They could never have been spotted otherwise. They lay for centuries under dense vegetation and remained inaccessible due to the treacherous forest terrain — outcrop, root networks, foliage and all.
For long, the fabled “lost cities of the Amazonian forests” exerted an irresistible pull upon explorers, fortune seekers and archaeologists, many of whom disappeared into the forests to never return — so if one of them had, in fact, found the legendary city of gold, El Dorado, we’d never know about it.
And now, scientists from Germany and the UK decided to jointly take a renewed stab at it, this time with a top-down approach. They hired a helicopter and whirred in the air about 650 ft above the Bolivian Amazon forests, with an equipment that beamed down infrared rays — thousands per second. It was a time-tested equipment that they used — Lidar, or light detection and ranging.
Lidars are used in many areas. Wind energy companies use it to gauge wind speeds at different heights. Lidars could be used in driverless cars for navigation.
So, here was a familiar technique being tried for an entirely new application. Like sound waves in sonar, these infrared beams are reflected back by the objects they hit. The reflected beams are caught and analysed by a computer, giving a good picture of what lies beneath. Then the software also erases all the trees, in a sort of digital deforestation, and you get an image of the land minus the forest cover. This way, they overcame the difficulties of mapping sites in tropical forested settings.

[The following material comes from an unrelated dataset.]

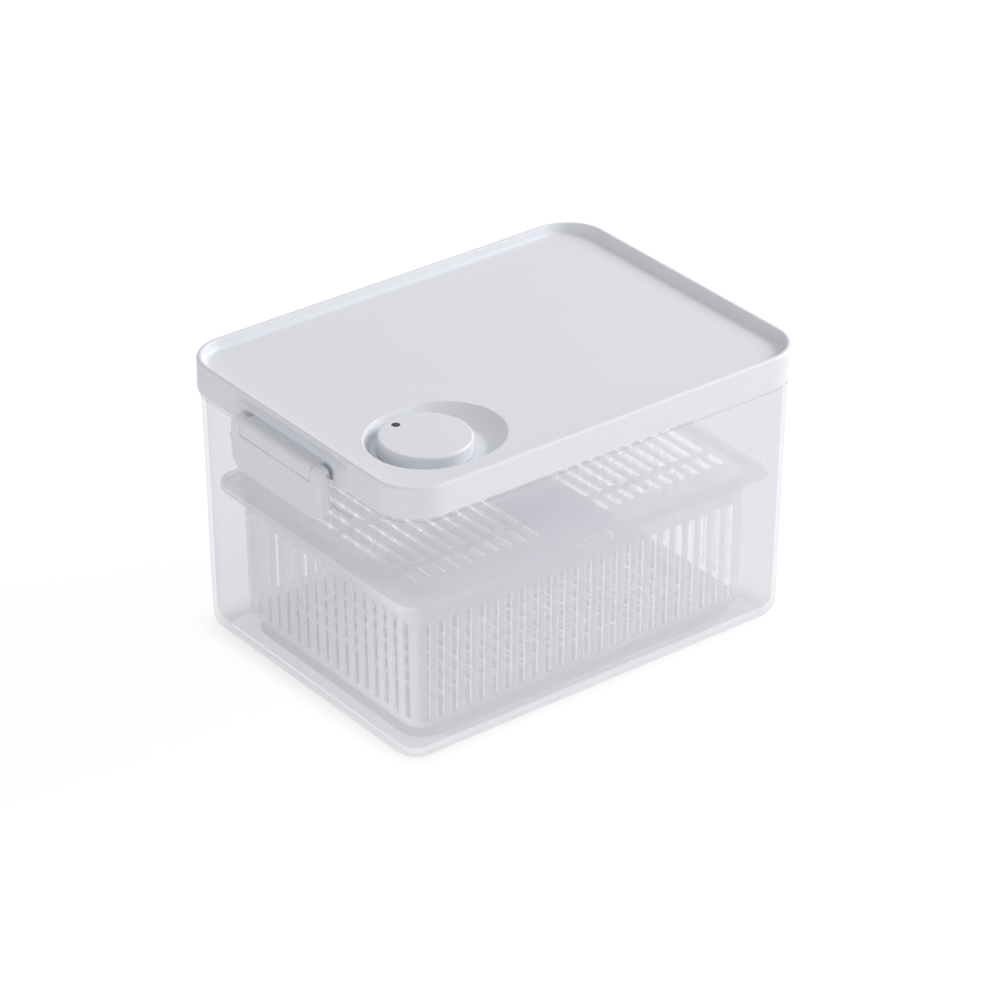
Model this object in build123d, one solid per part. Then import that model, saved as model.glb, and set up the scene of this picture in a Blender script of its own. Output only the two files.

The results, published in the latest issue of Nature, were amazing. They found “two remarkably large sites (147 ha and 315 ha) of dense four-tiered settlement system” of the Casarabe culture (500-1400 AD), in the Llanos de Mojos savannah.
The historical information that the study threw up is another story, but the interesting fact is how lidars were used to sneak a peek into an otherwise impregnable territory.